REQUIREMENTS
Return verbatim everything from the first line through the line that contains "cross_wall = 2.5; // [2:0.5:4]", and stop there.

+--

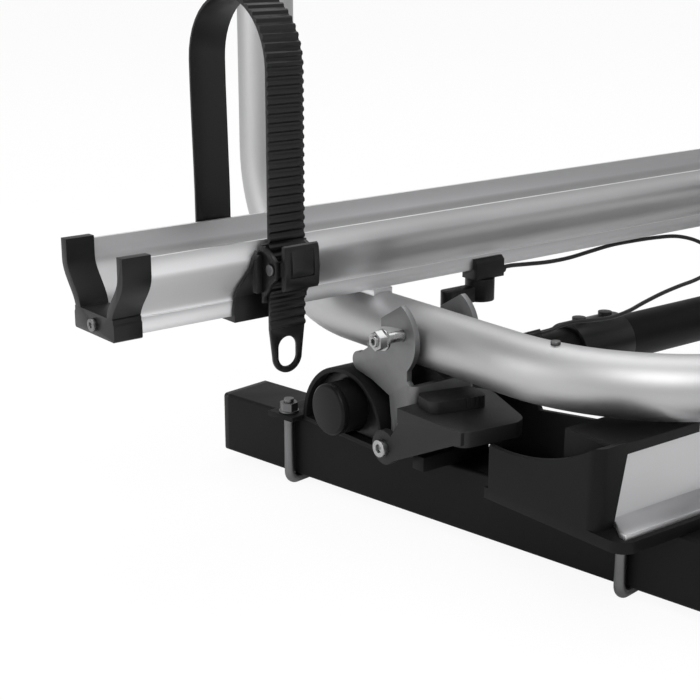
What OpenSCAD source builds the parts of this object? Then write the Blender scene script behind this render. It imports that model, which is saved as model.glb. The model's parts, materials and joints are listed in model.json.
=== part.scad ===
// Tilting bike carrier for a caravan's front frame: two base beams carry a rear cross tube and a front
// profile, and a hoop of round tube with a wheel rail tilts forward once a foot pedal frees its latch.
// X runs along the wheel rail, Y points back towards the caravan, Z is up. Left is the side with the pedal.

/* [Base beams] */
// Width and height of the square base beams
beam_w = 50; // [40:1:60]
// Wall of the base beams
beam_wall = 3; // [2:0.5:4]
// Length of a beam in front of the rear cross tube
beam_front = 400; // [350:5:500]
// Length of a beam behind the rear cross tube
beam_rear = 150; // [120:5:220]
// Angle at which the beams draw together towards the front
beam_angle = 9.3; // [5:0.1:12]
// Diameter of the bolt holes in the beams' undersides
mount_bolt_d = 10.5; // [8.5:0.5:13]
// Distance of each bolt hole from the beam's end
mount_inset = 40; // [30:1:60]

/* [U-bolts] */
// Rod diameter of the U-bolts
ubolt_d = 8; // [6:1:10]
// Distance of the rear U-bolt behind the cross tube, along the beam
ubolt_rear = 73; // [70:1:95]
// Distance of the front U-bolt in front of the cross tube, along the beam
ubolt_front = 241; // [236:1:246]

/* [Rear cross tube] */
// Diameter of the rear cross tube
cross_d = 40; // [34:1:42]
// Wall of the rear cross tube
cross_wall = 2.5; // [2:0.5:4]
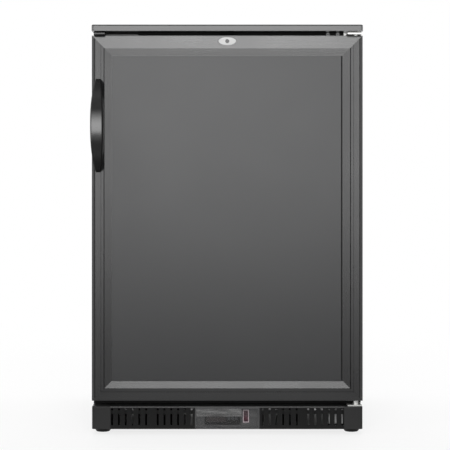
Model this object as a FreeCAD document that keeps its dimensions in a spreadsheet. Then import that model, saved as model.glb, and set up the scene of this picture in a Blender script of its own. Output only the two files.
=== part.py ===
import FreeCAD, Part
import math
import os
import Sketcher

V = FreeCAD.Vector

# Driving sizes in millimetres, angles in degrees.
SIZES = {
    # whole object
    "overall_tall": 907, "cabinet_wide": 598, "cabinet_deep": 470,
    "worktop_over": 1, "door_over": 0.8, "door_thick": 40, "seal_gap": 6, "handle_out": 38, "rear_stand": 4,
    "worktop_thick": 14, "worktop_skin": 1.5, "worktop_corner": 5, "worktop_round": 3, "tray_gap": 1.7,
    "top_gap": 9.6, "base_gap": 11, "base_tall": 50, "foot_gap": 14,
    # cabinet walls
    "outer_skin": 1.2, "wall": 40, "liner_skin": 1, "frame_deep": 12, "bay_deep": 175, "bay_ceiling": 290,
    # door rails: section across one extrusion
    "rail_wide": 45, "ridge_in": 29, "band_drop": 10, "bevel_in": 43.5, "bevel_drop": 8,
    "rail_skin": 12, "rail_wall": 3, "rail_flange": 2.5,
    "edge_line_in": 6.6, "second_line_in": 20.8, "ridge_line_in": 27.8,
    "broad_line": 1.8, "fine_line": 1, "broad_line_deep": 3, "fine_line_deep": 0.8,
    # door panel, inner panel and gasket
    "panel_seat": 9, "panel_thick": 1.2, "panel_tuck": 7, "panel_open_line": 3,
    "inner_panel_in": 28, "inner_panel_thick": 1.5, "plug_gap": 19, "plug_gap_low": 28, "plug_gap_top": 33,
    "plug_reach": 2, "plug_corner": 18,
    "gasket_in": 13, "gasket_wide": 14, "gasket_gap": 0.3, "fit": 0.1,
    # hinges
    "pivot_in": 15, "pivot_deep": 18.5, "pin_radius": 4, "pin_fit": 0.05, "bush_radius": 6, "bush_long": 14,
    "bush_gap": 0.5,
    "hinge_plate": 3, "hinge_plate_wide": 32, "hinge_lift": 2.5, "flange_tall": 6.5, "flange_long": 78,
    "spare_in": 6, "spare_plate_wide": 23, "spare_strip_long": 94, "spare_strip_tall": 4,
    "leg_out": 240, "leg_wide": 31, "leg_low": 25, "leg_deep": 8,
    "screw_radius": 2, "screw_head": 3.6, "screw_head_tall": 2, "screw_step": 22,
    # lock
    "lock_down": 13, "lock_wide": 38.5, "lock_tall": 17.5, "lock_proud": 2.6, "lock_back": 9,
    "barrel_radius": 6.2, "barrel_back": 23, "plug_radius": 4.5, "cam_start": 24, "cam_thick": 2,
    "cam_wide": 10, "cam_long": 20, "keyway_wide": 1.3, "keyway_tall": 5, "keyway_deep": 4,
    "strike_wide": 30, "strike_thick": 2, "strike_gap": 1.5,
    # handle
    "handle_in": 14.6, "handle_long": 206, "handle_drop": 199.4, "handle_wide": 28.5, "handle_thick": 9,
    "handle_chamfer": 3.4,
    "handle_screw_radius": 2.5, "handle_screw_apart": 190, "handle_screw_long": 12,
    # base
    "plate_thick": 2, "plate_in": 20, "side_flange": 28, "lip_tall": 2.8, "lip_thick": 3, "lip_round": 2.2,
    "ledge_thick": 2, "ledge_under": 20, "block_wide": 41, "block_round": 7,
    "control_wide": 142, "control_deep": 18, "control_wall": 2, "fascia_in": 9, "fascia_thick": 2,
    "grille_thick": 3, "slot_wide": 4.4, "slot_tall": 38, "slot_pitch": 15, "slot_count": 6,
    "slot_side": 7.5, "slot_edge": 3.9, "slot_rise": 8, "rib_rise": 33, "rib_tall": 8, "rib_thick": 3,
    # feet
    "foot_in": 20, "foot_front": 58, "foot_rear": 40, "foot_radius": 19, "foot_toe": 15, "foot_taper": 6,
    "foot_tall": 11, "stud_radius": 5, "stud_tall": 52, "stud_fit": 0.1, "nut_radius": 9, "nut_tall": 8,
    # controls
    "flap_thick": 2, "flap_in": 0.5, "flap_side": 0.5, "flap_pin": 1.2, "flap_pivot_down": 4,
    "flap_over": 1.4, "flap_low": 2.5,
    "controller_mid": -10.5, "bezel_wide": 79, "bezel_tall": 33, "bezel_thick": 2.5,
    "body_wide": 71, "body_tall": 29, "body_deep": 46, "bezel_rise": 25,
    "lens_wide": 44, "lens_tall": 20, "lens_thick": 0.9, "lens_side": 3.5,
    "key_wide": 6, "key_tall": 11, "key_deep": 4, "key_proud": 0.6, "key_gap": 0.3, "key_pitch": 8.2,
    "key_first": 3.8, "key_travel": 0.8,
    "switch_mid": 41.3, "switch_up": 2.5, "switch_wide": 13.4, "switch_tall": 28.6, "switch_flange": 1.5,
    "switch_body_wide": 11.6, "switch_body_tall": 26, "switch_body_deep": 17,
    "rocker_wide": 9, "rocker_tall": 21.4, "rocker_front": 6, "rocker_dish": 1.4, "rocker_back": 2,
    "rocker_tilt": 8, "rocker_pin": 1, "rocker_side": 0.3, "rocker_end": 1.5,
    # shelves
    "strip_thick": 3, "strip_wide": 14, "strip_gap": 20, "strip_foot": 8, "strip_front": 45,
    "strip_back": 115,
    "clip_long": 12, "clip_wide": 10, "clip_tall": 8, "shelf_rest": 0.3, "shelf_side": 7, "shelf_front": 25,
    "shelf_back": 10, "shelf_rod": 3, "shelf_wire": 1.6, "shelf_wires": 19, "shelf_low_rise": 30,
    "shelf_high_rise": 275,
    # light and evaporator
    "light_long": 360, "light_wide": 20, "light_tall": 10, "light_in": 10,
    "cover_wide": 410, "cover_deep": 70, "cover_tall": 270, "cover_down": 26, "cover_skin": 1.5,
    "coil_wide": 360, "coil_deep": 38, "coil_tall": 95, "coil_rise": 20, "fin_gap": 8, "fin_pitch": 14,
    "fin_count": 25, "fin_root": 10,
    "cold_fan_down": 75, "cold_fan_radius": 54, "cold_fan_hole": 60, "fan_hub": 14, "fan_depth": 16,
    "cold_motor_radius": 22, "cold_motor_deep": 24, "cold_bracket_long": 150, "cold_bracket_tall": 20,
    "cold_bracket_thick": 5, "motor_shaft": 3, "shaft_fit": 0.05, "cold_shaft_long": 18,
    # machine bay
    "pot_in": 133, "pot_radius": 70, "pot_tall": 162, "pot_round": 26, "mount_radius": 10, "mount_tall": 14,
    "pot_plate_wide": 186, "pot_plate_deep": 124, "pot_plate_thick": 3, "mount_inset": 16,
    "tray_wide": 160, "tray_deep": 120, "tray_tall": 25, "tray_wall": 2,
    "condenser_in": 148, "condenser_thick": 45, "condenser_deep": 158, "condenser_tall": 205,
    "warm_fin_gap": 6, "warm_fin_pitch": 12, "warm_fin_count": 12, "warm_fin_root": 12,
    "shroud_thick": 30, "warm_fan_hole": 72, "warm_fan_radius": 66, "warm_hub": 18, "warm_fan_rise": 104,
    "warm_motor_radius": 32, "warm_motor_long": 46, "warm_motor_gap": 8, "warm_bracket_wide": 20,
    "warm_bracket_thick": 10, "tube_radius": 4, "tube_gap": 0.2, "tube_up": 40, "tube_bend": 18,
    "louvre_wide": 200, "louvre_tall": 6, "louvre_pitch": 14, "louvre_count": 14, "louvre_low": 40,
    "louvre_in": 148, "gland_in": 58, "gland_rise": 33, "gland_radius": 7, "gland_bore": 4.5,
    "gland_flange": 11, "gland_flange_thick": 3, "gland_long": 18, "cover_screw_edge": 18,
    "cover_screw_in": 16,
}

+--

EXERCISE RESULT
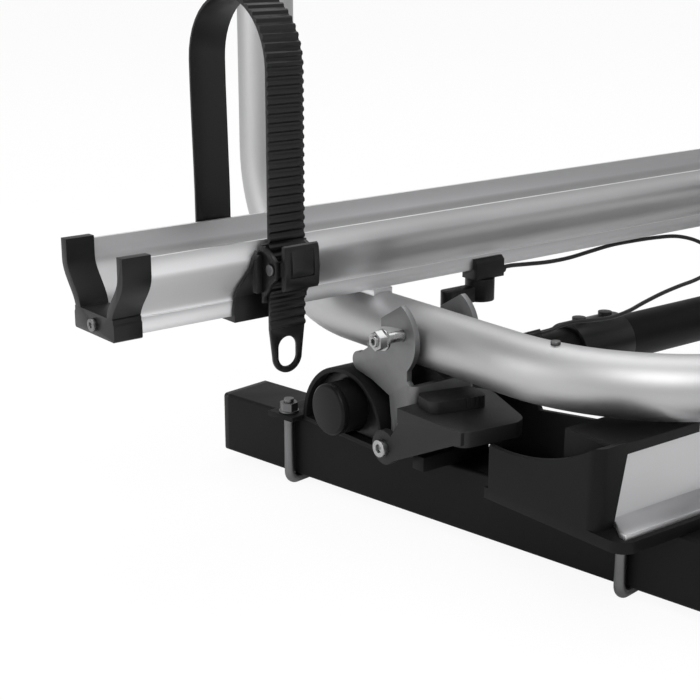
What OpenSCAD source builds the parts of this object? Then write the Blender scene script behind this render. It imports that model, which is saved as model.glb. The model's parts, materials and joints are listed in model.json.
=== part.scad ===
// Tilting bike carrier for a caravan's front frame: two base beams carry a rear cross tube and a front
// profile, and a hoop of round tube with a wheel rail tilts forward once a foot pedal frees its latch.
// X runs along the wheel rail, Y points back towards the caravan, Z is up. Left is the side with the pedal.

/* [Base beams] */
// Width and height of the square base beams
beam_w = 50; // [40:1:60]
// Wall of the base beams
beam_wall = 3; // [2:0.5:4]
// Length of a beam in front of the rear cross tube
beam_front = 400; // [350:5:500]
// Length of a beam behind the rear cross tube
beam_rear = 150; // [120:5:220]
// Angle at which the beams draw together towards the front
beam_angle = 9.3; // [5:0.1:12]
// Diameter of the bolt holes in the beams' undersides
mount_bolt_d = 10.5; // [8.5:0.5:13]
// Distance of each bolt hole from the beam's end
mount_inset = 40; // [30:1:60]

/* [U-bolts] */
// Rod diameter of the U-bolts
ubolt_d = 8; // [6:1:10]
// Distance of the rear U-bolt behind the cross tube, along the beam
ubolt_rear = 73; // [70:1:95]
// Distance of the front U-bolt in front of the cross tube, along the beam
ubolt_front = 241; // [236:1:246]

/* [Rear cross tube] */
// Diameter of the rear cross tube
cross_d = 40; // [34:1:42]
// Wall of the rear cross tube
cross_wall = 2.5; // [2:0.5:4]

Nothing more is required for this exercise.